Submitted to: Hydrological Processes
Publication Type: Peer Reviewed Journal
Publication Acceptance Date: 11/1/2018
Publication Date: 11/6/2018
Citation: Lee, S., McCarty, G.W., Moglen, G.E., Lang, M., Sadeghi, A.M., Green, T.R., Yeo, I., Rabenhorst, M. 2018. Effects of subsurface soil characteristics on depressional wetland inundation within the Coastal Plain of the Chesapeake Bay watershed. Hydrological Processes. 33(2):305-315. https://doi.org/10.1002/hyp.13326.
DOI: https://doi.org/10.1002/hyp.13326

Interpretive Summary: Wetlands are commonly found on the Coastal Plain of the Chesapeake Bay watershed. They act as a key natural system to maintain the overall health of Coastal Plain ecosystems. Water cycling between wetlands and surrounding areas has not been fully studied in this region due to a lack of data. To protect and assess wetland benefits, multiple sensors have been recently installed in this region, which provides a chance to improve our understanding of the role of wetlands in the landscape. This study investigated how wetland hydrologic patterns differ by soil characteristics. We compared observed surface and groundwater data between the sites with distinctive soil drainage characteristics. A wetland located in soils with a semi-impervious layer showed inconsistent patterns between surface and groundwater over the monitoring period, indicating limited connectivity between surface and groundwater. In contrast, a wetland located in soils with high infiltration potential showed strong hydrologic interactions between surface water and groundwater. Thus, subsurface soil characteristics were found to exert substantial impacts on the dynamics of wetland hydrology.

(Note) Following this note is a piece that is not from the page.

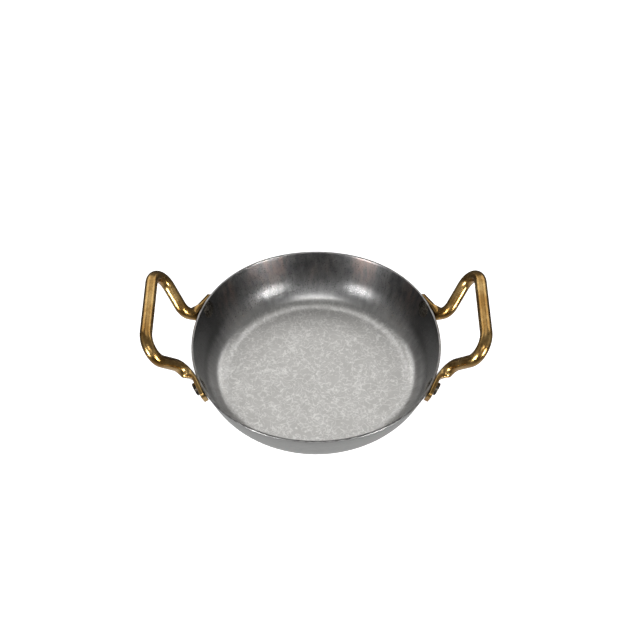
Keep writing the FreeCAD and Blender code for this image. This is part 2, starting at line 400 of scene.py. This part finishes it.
def aged_brass():
    """Handles: satin brass, browner in soft patches."""
    shader = Shader("aged_brass", (0.44, 0.285, 0.12), 0.22)
    clouds = shader.noise(shader.place, 0.014, detail=3, roughness=0.55)
    grain = shader.noise(shader.place, 0.0016, detail=2)
    tone = shader.math("ADD", shader.math("MULTIPLY", clouds, 0.8), shader.math("MULTIPLY", grain, 0.2))
    colour = shader.mix(shader.span(tone, 0.35, 0.65), *BRASS)
    return shader.finish(colour, shader.span(clouds, 0.3, 0.7, 0.22, 0.29), shader.bump(clouds, 0.00003))


def dark_rivet_steel():
    """Rivets: dark, slightly pitted steel."""
    shader = Shader("dark_rivet_steel", (0.15, 0.14, 0.12), 0.22)
    pits = shader.noise(shader.place, 0.0011, detail=4, roughness=0.6)
    colour = shader.mix(shader.span(pits, 0.35, 0.65), *RIVET_STEEL)
    return shader.finish(colour, shader.span(pits, 0.3, 0.7, 0.24, 0.34), shader.bump(pits, 0.00004))


def paint(nodes, material):
    """Gives CAD nodes their material."""
    for name in nodes:
        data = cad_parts[name].data
        data.materials.clear()
        data.materials.append(material)


def build_floor():
    """Plain pale floor under the pan."""
    mesh = bmesh.new()
    bmesh.ops.create_circle(mesh, cap_ends=True, radius=FLOOR_RADIUS, segments=FLOOR_SEGMENTS)
    data = bpy.data.meshes.new("floor")
    mesh.to_mesh(data)
    mesh.free()
    floor = bpy.data.objects.new("floor", data)
    bpy.context.scene.collection.objects.link(floor)
    shader = Shader("floor", (FLOOR_TONE, FLOOR_TONE, FLOOR_TONE), 0.8, metallic=0.0)
    shader.surface.inputs["Emission Color"].default_value = (1, 1, 1, 1)
    shader.surface.inputs["Emission Strength"].default_value = FLOOR_GLOW
    data.materials.append(shader.finish())
    floor.visible_glossy = False


def direction(azimuth, elevation):
    """Unit vector to a place round the pan: azimuth 0 is the front, 90 the right, in degrees."""
    across = math.cos(math.radians(elevation))
    turn = math.radians(azimuth)
    return Vector((math.sin(turn) * across, -math.cos(turn) * across, math.sin(math.radians(elevation))))


def softbox(name, azimuth, elevation, distance, width, height, radiance):
    """Rectangular studio light that faces the pan."""
    light = bpy.data.lights.new(name, "AREA")
    light.shape = "RECTANGLE"
    light.size = width
    light.size_y = height
    light.energy = radiance * math.pi * width * height
    lamp = bpy.data.objects.new(name, light)
    toward = direction(azimuth, elevation)
    lamp.matrix_world = (-toward).to_track_quat("-Z", "Y").to_matrix().to_4x4()
    lamp.location = toward * distance
    lamp.visible_camera = False
    bpy.context.scene.collection.objects.link(lamp)


def build_lights():
    """Soft lights over the back and at its corners, a strip over the front and low front corners."""
    for name, settings in MIDDLE_LIGHTS.items():
        softbox(name, *settings)
    for side in (-1, 1):
        for name, (azimuth, *settings) in SIDE_LIGHTS.items():
            softbox(name, azimuth * side, *settings)


def build_world():
    """Dim studio, whose tone depends only on how high a direction points."""
    world = bpy.data.worlds.new("studio")
    bpy.context.scene.world = world
    world.use_nodes = True
    tree = world.node_tree
    coordinates = tree.nodes.new("ShaderNodeTexCoord")
    parts = tree.nodes.new("ShaderNodeSeparateXYZ")
    height = tree.nodes.new("ShaderNodeMapRange")
    height.inputs["From Min"].default_value = -1
    ramp = tree.nodes.new("ShaderNodeValToRGB")
    tree.links.new(coordinates.outputs["Generated"], parts.inputs[0])
    tree.links.new(parts.outputs["Z"], height.inputs["Value"])
    tree.links.new(height.outputs["Result"], ramp.inputs["Fac"])
    tree.links.new(ramp.outputs["Color"], tree.nodes["Background"].inputs["Color"])
    # A new ramp has two stops already
    stops = ramp.color_ramp.elements
    for place, _ in STUDIO_TONES[:-2]:
        stops.new(place)
    for stop, (place, tone) in zip(stops, STUDIO_TONES):
        stop.position = place
        stop.color = (tone, tone, tone, 1)


def build_camera():
    """Camera in front of the pan and above it."""
    data = bpy.data.cameras.new("camera")
    data.lens = CAMERA_LENS
    camera = bpy.data.objects.new("camera", data)
    bpy.context.scene.collection.objects.link(camera)
    place = direction(0, CAMERA_ELEVATION) * CAMERA_DISTANCE
    turn = (CAMERA_AIM - place).to_track_quat("-Z", "Y").to_matrix().to_4x4()
    roll = Matrix.Rotation(math.radians(CAMERA_ROLL), 4, "Z")
    camera.matrix_world = Matrix.Translation(place) @ turn @ roll
    bpy.context.scene.camera = camera


build_pan()
paint(("left_handle", "right_handle"), aged_brass())
rivets = [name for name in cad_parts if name.startswith("rivet")]
paint(rivets, dark_rivet_steel())
build_floor()
build_lights()
build_world()
build_camera()
bpy.context.scene.view_settings.view_transform = "Standard"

Technical Abstract: Depressional wetlands on the Coastal Plain of the Chesapeake Bay watershed (CBW) have been examined to evaluate their ecosystem functions. However, effects from subsurface soil characteristics on wetland hydrology remain largely unknown due to the difficulty of monitoring water levels beneath the land surface. The objective of this study is to examine groundwater contribution to depressional wetland hydrology on two sites with different soil hydraulic characteristics. A well and piezometer were co-installed at the lowest point of each wetland to monitor surface water level (SWL) and groundwater level (GWL), respectively. The site with a low-permeability soil layer demonstrated different patterns in SWL and GWL dynamics over a monitoring period, while there was strong similarity in temporal dynamics between these two water levels observed at the site without a low-permeability soil layer. Limited vertical water movement in the site with a low-permeability soil layer isolated SWL from GWL. Accordingly, hydroperiod (i.e., duration of time for surface water inundation or saturation) of the wetland underlain by a low-permeability soil layer was less affected by groundwater compared to the wetland without a low-permeability soil layer. Cross-correlation time-series analysis also indicated a strong connection between SWL and GWL at Site #2, indicating a potential causal relationship with surface water flowing to groundwater. This conclusion is consistent with measurement of a constant downward hydraulic gradient at this site. These findings showed varying interactions between wetland surface and groundwater depending on underlying soil characteristics.